We stand by Jonathan Levi and Liz Mineo’s careful reporting for this magazine on the Lori Berenson case. We also share Ramsey Clark’s belief that justice is not possible for Berenson in Peru and that she should be released, a view we expressed in an editorial accompanying Levi and Mineo’s article and another just after her new civilian trial was announced. The only “truth” we presumed to reveal was that the investigation of her case, her trial and conviction were deeply unfair and the government’s evidence against her hopelessly tainted. Therefore, our recommendation was not for her case to be reopened but for human rights advocates to step up pressure on the regime to free her and all those unjustly convicted of terrorism in Peru.

THE EDITORS


OTHER VOICES

New Orleans

I read with interest the timely report on Lori Berenson, which coincided with the Peruvian government’s decision to grant her a retrial. This decision, welcome as it may be by human rights activists and the Berenson family and friends, is, however, seen by large sectors of the Peruvian public as a cynical attempt by a beleaguered government nationally and internationally perceived as illegitimate to improve its relations with the United States. While it makes sense for Berenson’s family and well-wishers to portray her at best as totally innocent and at worst as a useful idiot, the documentation provided by The Nation points to a much more conscious collaboration with a guerrilla group intent on forcibly deposing a foreign government. In the United States too, long sentences have been imposed on foreigners convicted of aiding in the planning and/or perpetration of acts of terrorism. The World Trade Center case comes to mind.

As a Peruvian, I find the methods used by my government against the guerrillas excessive and often more criminal than the groups it was fighting.
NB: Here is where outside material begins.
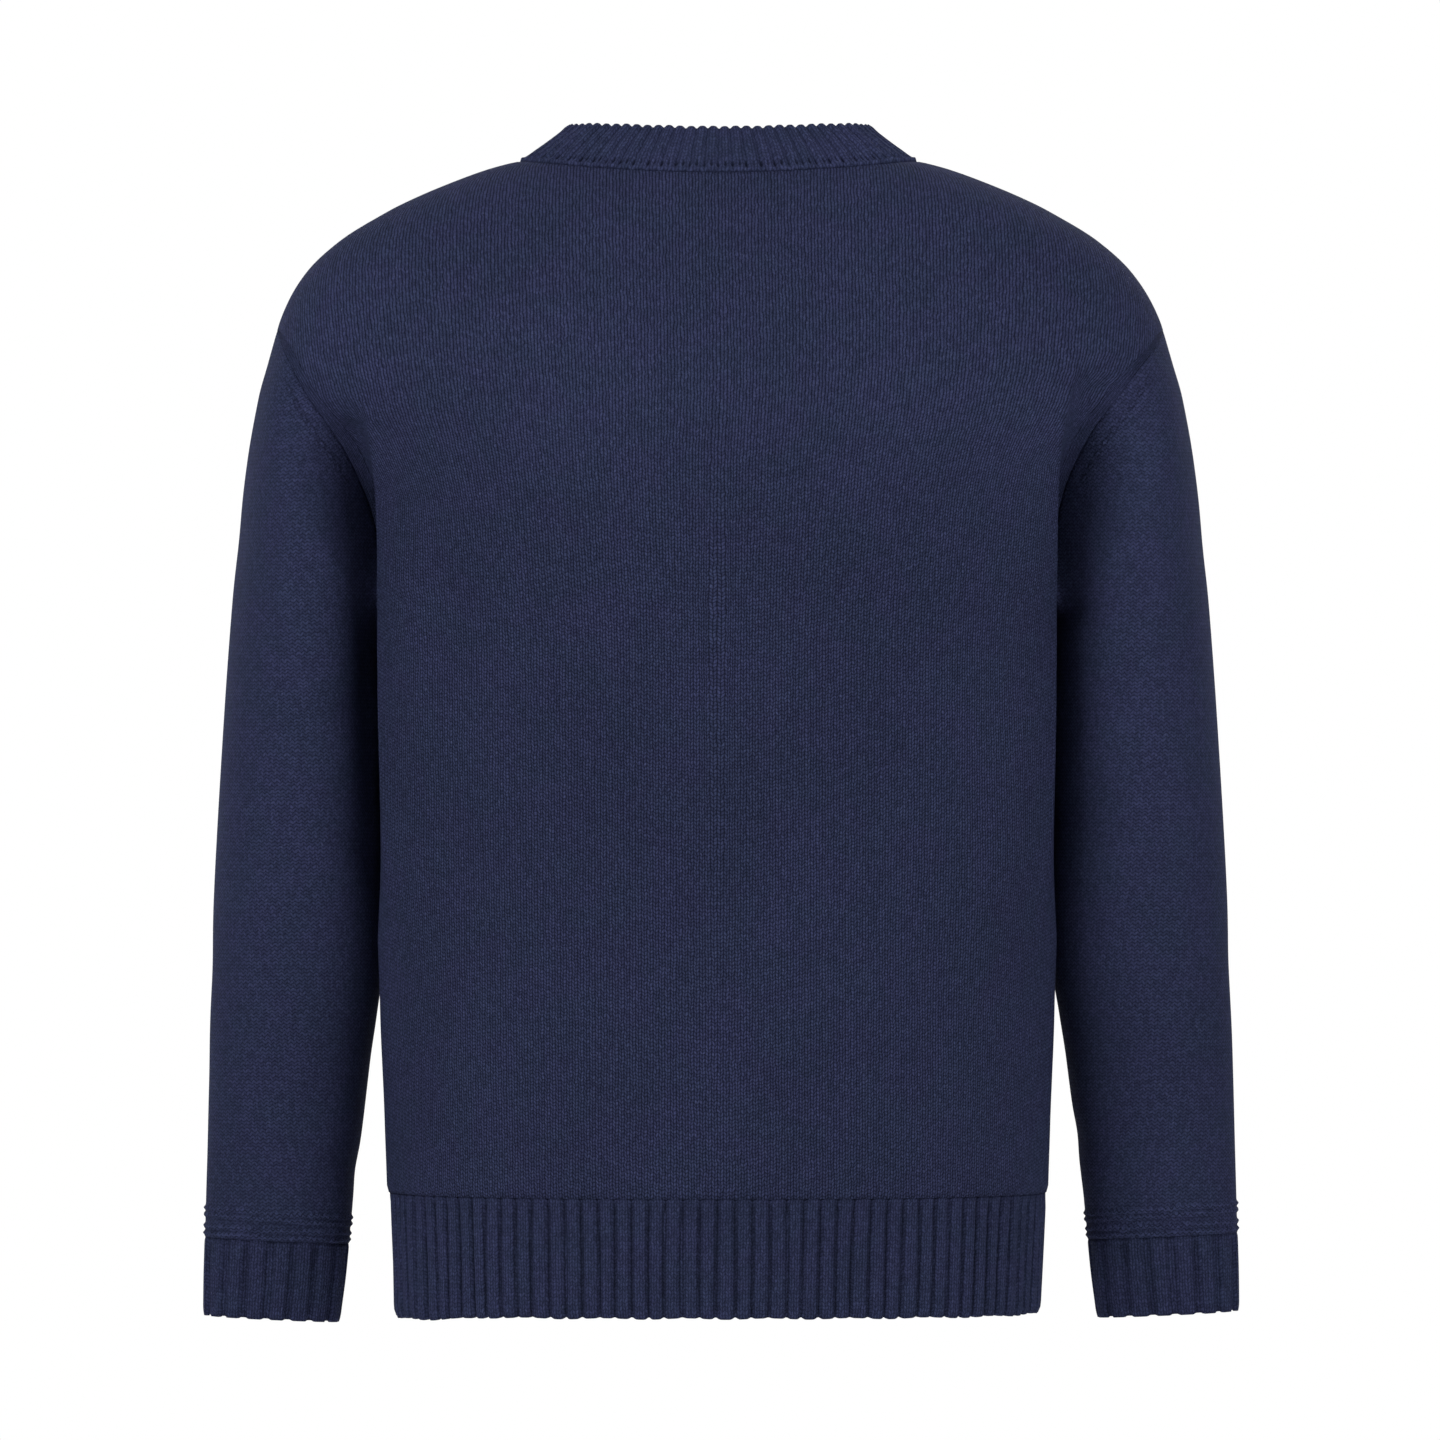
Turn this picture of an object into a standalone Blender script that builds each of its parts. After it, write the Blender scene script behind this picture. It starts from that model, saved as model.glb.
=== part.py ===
"""A crewneck sweater as hollow knitted panels, filled out as if worn, with nobody in it.

Metres, +Z up. The garment faces -Y and the wearer's left is +X. The origin is level with the two
points where the shoulder seams meet the neck rib, midway between them: that is where a wearer's
shoulders carry the weight. "drop" below always means the distance under that level.

Each panel is an open surface with Solidify. The torso is a stack of level outlines, and a panel
runs from its middle out to the shoulder seam, the armhole or the side seam. A sleeve starts as the
ring of its armhole and turns, over the length of the upper arm, into a hanging tube.
"""

from collections import namedtuple

import bpy
import numpy as np

COLLECTION = "crewneck_sweater"

# ---- driving sizes -------------------------------------------------------------------------
CLOTH = 0.0024  # thickness of the plain knit
RIB_CLOTH = 0.0030  # thickness of the ribbed edges
SEAM_GAP = 0.0003  # clear space between two pieces that are sewn together
RIB_GAP = 0.0004  # the same where a rib is joined on, because the cloth turns there
ARMHOLE_GAP = 0.0005  # the same round an armhole
EDGE_STRIP = 0.0030  # width of the narrow strip of faces along a seam

NECK_HALF_WIDTH = 0.1150
BACK_NECK_DROP = 0.0087
BACK_NECK_ROUND = 2.0  # 1 dips the seam like an ellipse, and more keeps it high for longer
FRONT_NECK_DROP = 0.0880
FRONT_NECK_ROUND = 1.3
SHOULDER_DROP = 0.1000  # where the shoulder seam ends and the armhole starts
UNDERARM_DROP = 0.2620
HEM_SEAM_DROP = 0.6085
HEM_DROP = 0.6785
CUFF_SEAM_DROP = 0.6340
CUFF_DROP = 0.6800
CUFF_SLOPE = 0.0040  # how much lower a cuff is on its inner side
SIDE_Y = -0.0050  # the plane of the shoulder seams and side seams

# Level outlines of the torso. back and front are measured from the plane of the side seams, and
# square is the outline's exponent: 2 is an ellipse, and more is squarer. Between the shoulder and
# the underarm, half_width is where the outline would end if the armhole didn't cut it short.
# flare is how much wider the back panel is at its corner, behind the arm, than at the side seam.
Level = namedtuple("Level", "drop half_width back front square flare")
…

The time has come to re-evaluate many of those actions, in both the military and the legal realms. As scandalous as the lack of due process that led to Berenson’s incarceration was, it would be equally scandalous for her to be set free simply because she is a well-represented American at a time when freeing her becomes expedient to the Peruvian and US governments, while hundreds or thousands of others remain indefinitely in jail, sentenced under similar conditions and including the truly innocent.

ARI ZIGHELBOIM


New York City

That Lori Berenson was denied fair jurisprudence and that our government has not secured her release are both clear. But Jonathan Levi and Liz Mineo’s attempts to paint a personal portrait of Lori Berenson (through evidence that may have been completely fabricated or through her “militant” attitude during her press statement, where she was instructed to yell to be heard) miss the point. In an instance of gross human and civil rights violations, it is entirely inappropriate to look for kernels of rationale based on the victim’s behavior. That Lori is innocent isn’t even the issue here–would you deem it appropriate to examine the behavior of a Jewish storekeeper in Nazi-era Germany in order to find a shred of justification in his subsequent gassing at Auschwitz? Lori’s imprisonment, her health problems and the outrageous treatment she has suffered by the Peruvian courts are the issues. I don’t care if she’s a country club Republican or an Uzi-toting terrorist’s moll. She’s a human being and an American, and she must come home.